Short problem: Quote every line as given.

Dataset section:
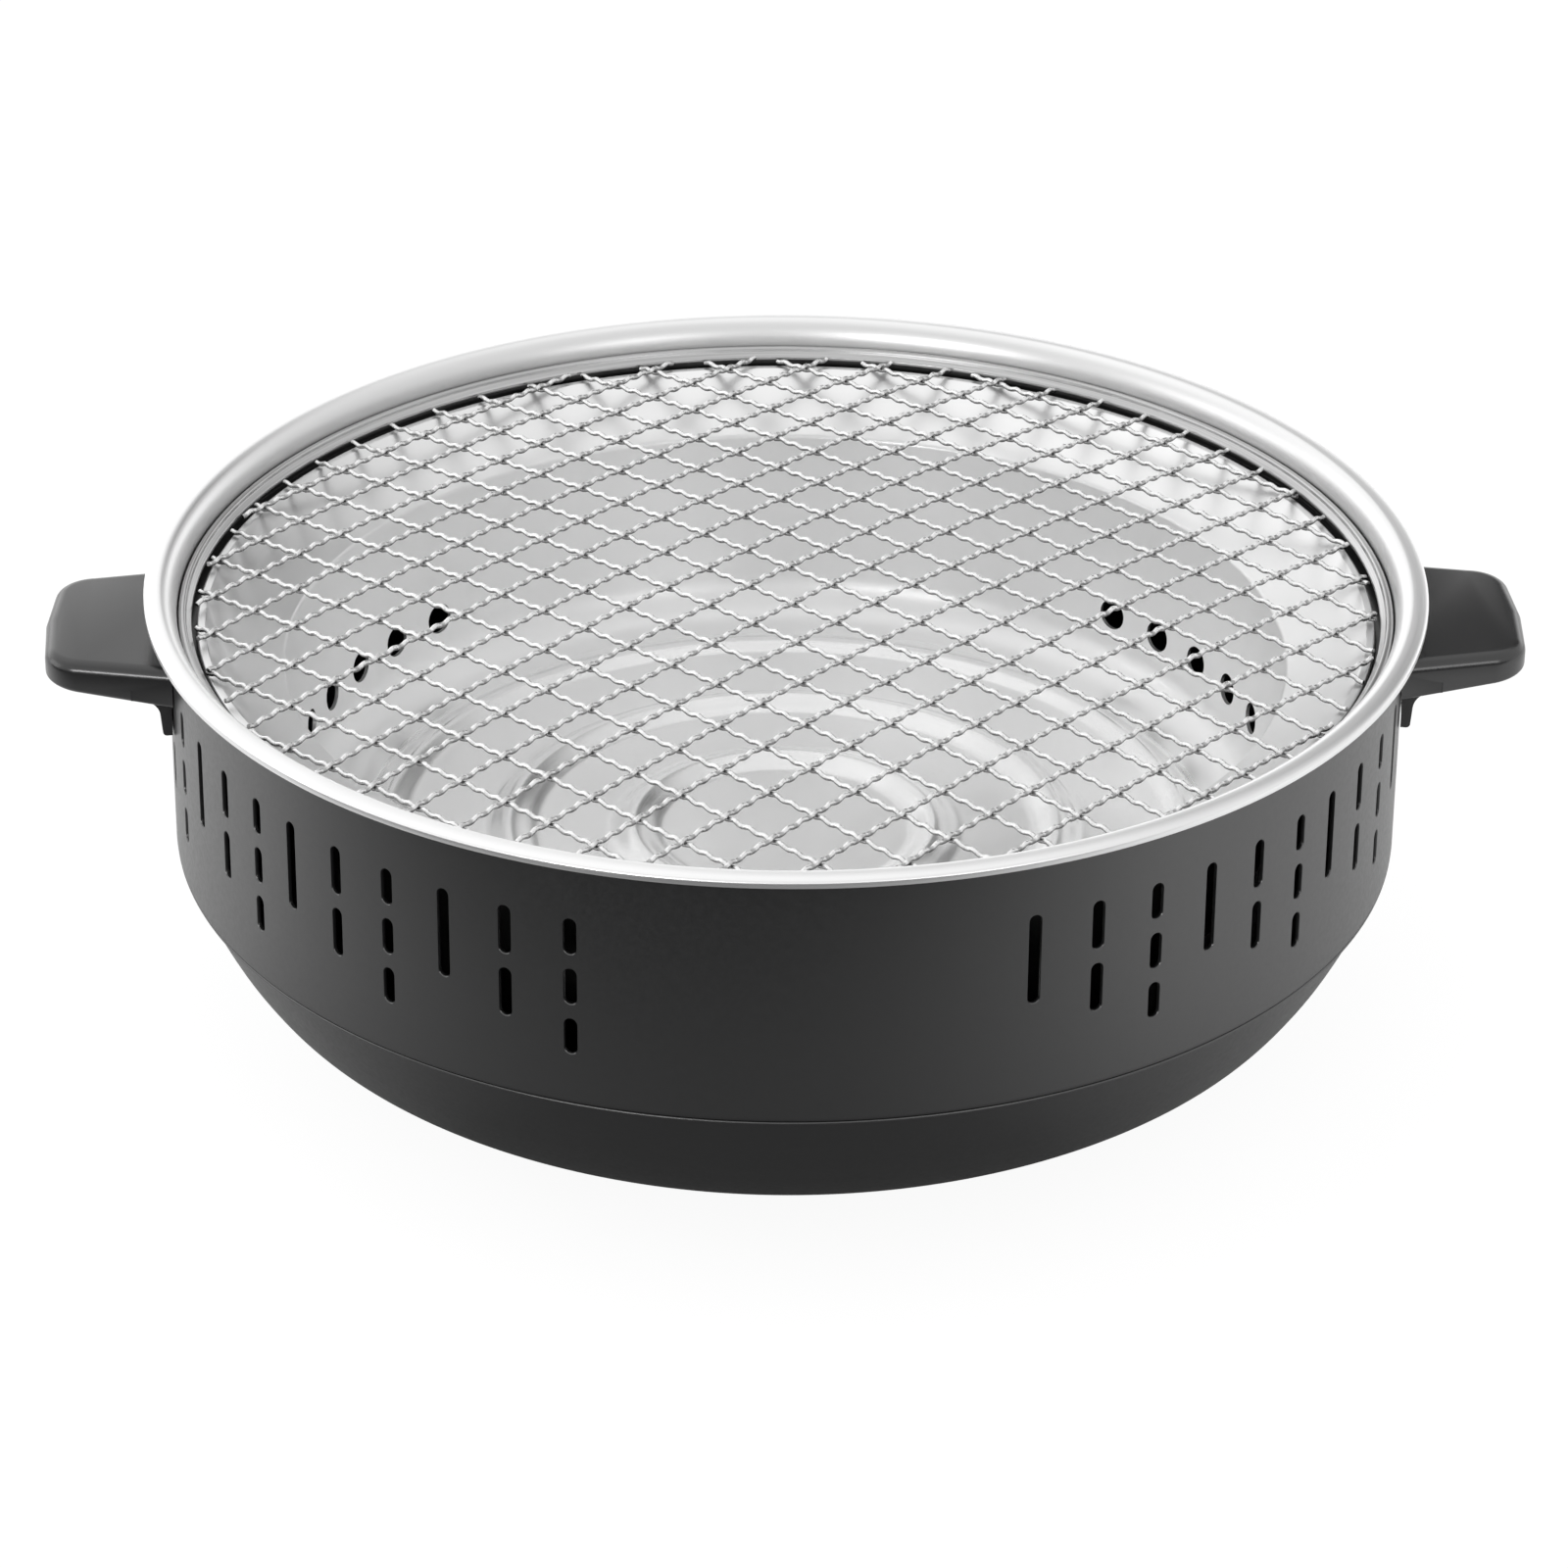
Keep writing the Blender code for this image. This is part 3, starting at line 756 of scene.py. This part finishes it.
def makeSeamLip():
    lip = base["lip"]
    centre = (wallRadius - lip["inset"], wallBottom - lip["drop"])
    root = collarRadius - common["gap"]
    bulge = arc(centre, lip["radius"], -90, 90, lip["steps"])
    outline = [Vector((root, bulge[0].y)), *bulge, Vector((root, bulge[-1].y))]
    piece = turnedPiece("seamLip", outline)
    dressed(piece, "base_bowl", finishes["black_paint"], "body")


makeBase()
makeSeamLip()
print("base made")


# Rim ring and the support ring inside it

ring = {
    "lipFace": 0.0014,
    "crest": 0.0038,
    "inner": 0.0082,
    "drop": 0.0067,
    "outerSteps": 10,
    "innerSteps": 14,
}
channel = {
    "beadWidth": 0.0019,
    "beadTop": 0.0041,
    "beadRound": 0.0006,
    "crease": 0.0021,
    "creaseTop": 0.0053,
    "creaseRound": 0.0005,
    "opening": 0.0034,
    "edgeTop": 0.0063,
    "edgeLength": 0.0012,
    "topRound": 0.0011,
    "ledgeRound": 0.0012,
    "ledgeInner": 0.0069,
}


def makeRing():
    lipTop = lipPlane + ring["lipFace"]
    crestRadius = ringRadius - ring["crest"]
    innerRadius = ringRadius - ring["inner"]
    path = [Vector((ringRadius, lipPlane)), Vector((ringRadius, lipTop))]
    rise, floor = lipHeight - ring["lipFace"], ringTop - ring["drop"]
    path += arc((crestRadius, lipTop), ring["crest"], 0, 90, ring["outerSteps"], up=rise)[1:]
    across = crestRadius - innerRadius
    path += arc((crestRadius, floor), across, 90, 180, ring["innerSteps"], up=ring["drop"])[1:]
    path.append(Vector((innerRadius, ringBottom)))
    piece = turnedPiece("rimRing", sheetOutline(path, -common["trimSheet"]))
    dressed(piece, "rim_ring", finishes["bright_steel"], "body")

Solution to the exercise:
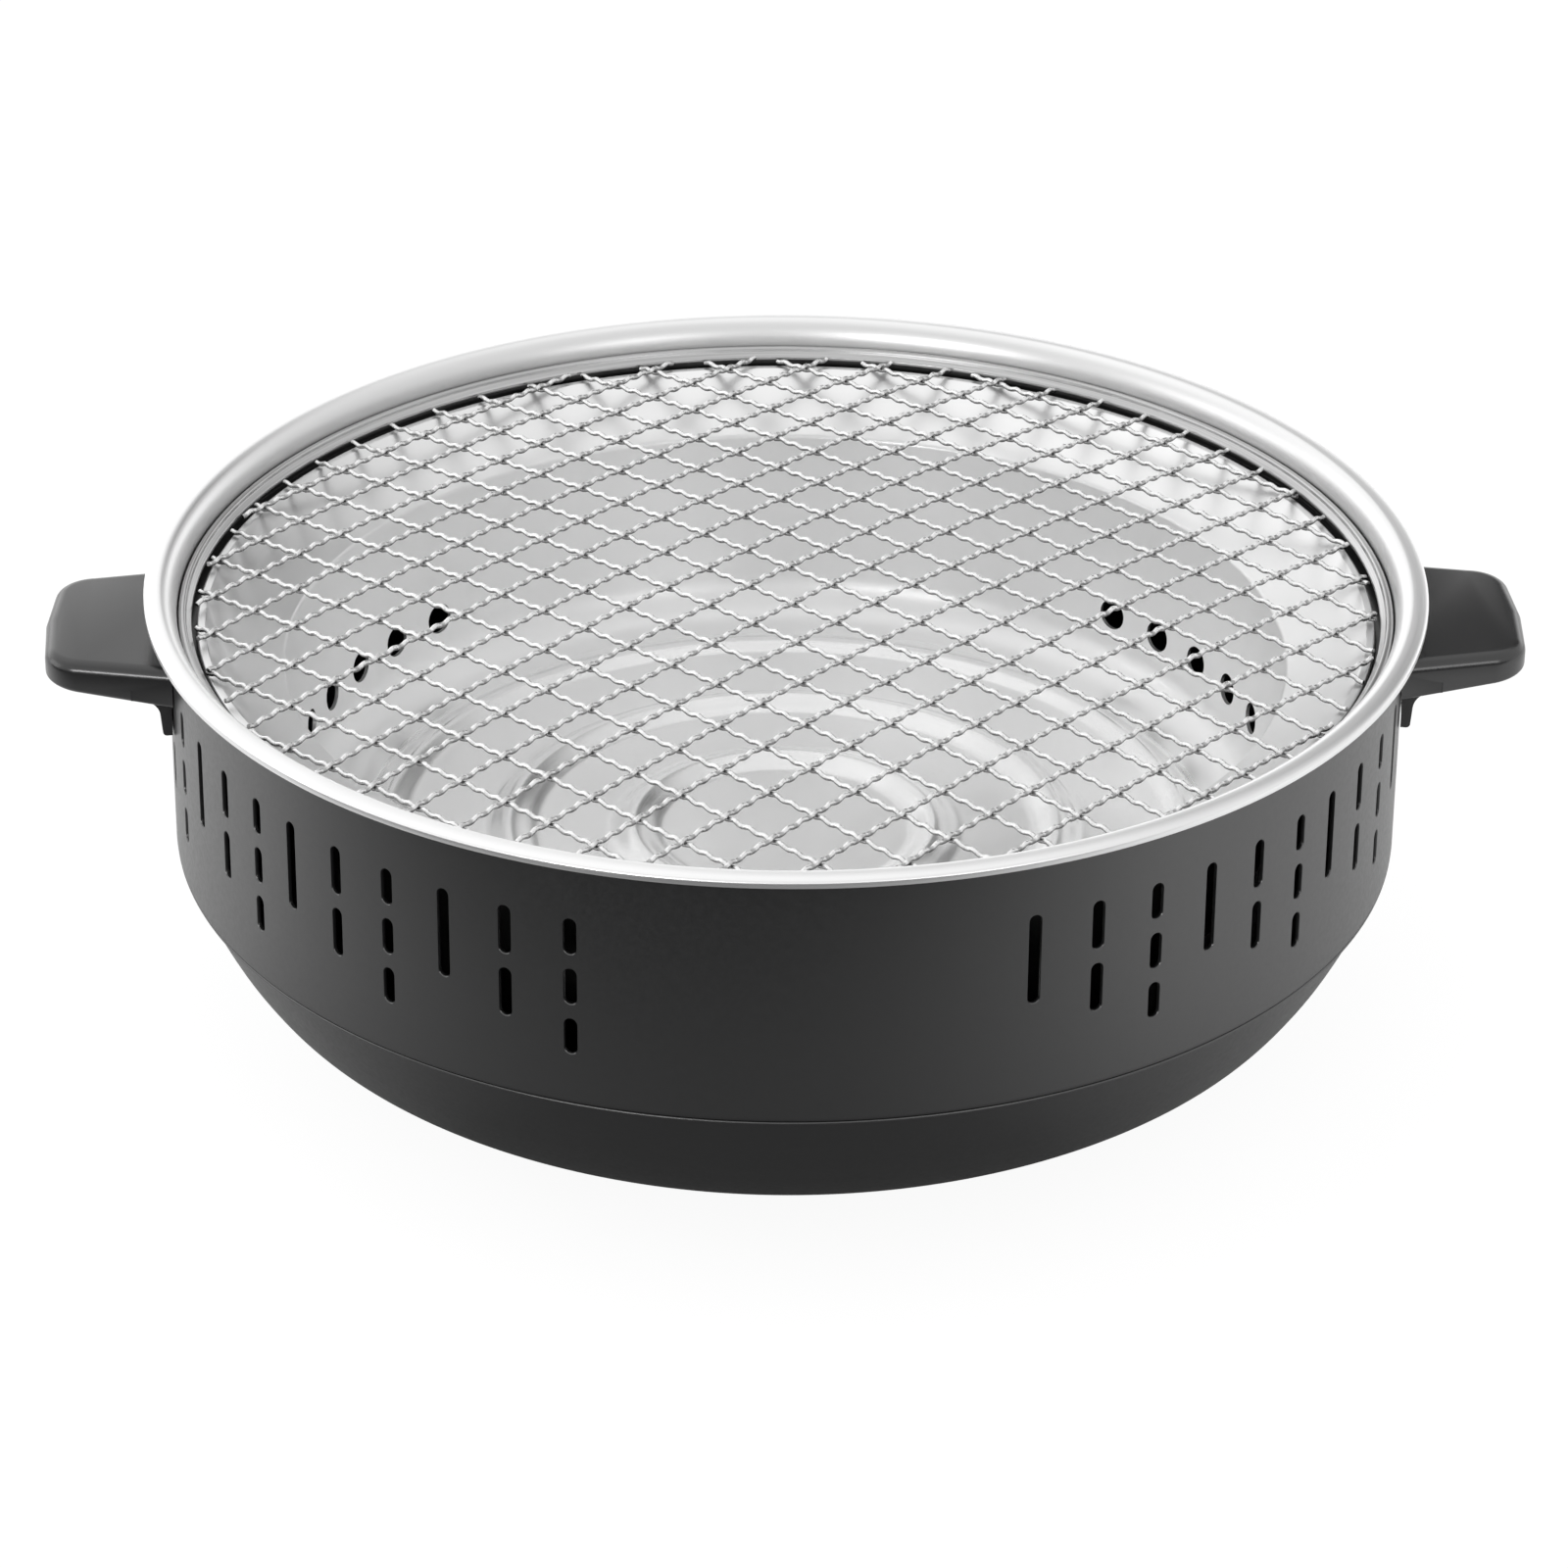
Keep writing the Blender code for this image. This is part 3, starting at line 756 of scene.py. This part finishes it.
def makeSeamLip():
    lip = base["lip"]
    centre = (wallRadius - lip["inset"], wallBottom - lip["drop"])
    root = collarRadius - common["gap"]
    bulge = arc(centre, lip["radius"], -90, 90, lip["steps"])
    outline = [Vector((root, bulge[0].y)), *bulge, Vector((root, bulge[-1].y))]
    piece = turnedPiece("seamLip", outline)
    dressed(piece, "base_bowl", finishes["black_paint"], "body")


makeBase()
makeSeamLip()
print("base made")


# Rim ring and the support ring inside it

ring = {
    "lipFace": 0.0014,
    "crest": 0.0038,
    "inner": 0.0082,
    "drop": 0.0067,
    "outerSteps": 10,
    "innerSteps": 14,
}
channel = {
    "beadWidth": 0.0019,
    "beadTop": 0.0041,
    "beadRound": 0.0006,
    "crease": 0.0021,
    "creaseTop": 0.0053,
    "creaseRound": 0.0005,
    "opening": 0.0034,
    "edgeTop": 0.0063,
    "edgeLength": 0.0012,
    "topRound": 0.0011,
    "ledgeRound": 0.0012,
    "ledgeInner": 0.0069,
}


def makeRing():
    lipTop = lipPlane + ring["lipFace"]
    crestRadius = ringRadius - ring["crest"]
    innerRadius = ringRadius - ring["inner"]
    path = [Vector((ringRadius, lipPlane)), Vector((ringRadius, lipTop))]
    rise, floor = lipHeight - ring["lipFace"], ringTop - ring["drop"]
    path += arc((crestRadius, lipTop), ring["crest"], 0, 90, ring["outerSteps"], up=rise)[1:]
    across = crestRadius - innerRadius
    path += arc((crestRadius, floor), across, 90, 180, ring["innerSteps"], up=ring["drop"])[1:]
    path.append(Vector((innerRadius, ringBottom)))
    piece = turnedPiece("rimRing", sheetOutline(path, -common["trimSheet"]))
    dressed(piece, "rim_ring", finishes["bright_steel"], "body")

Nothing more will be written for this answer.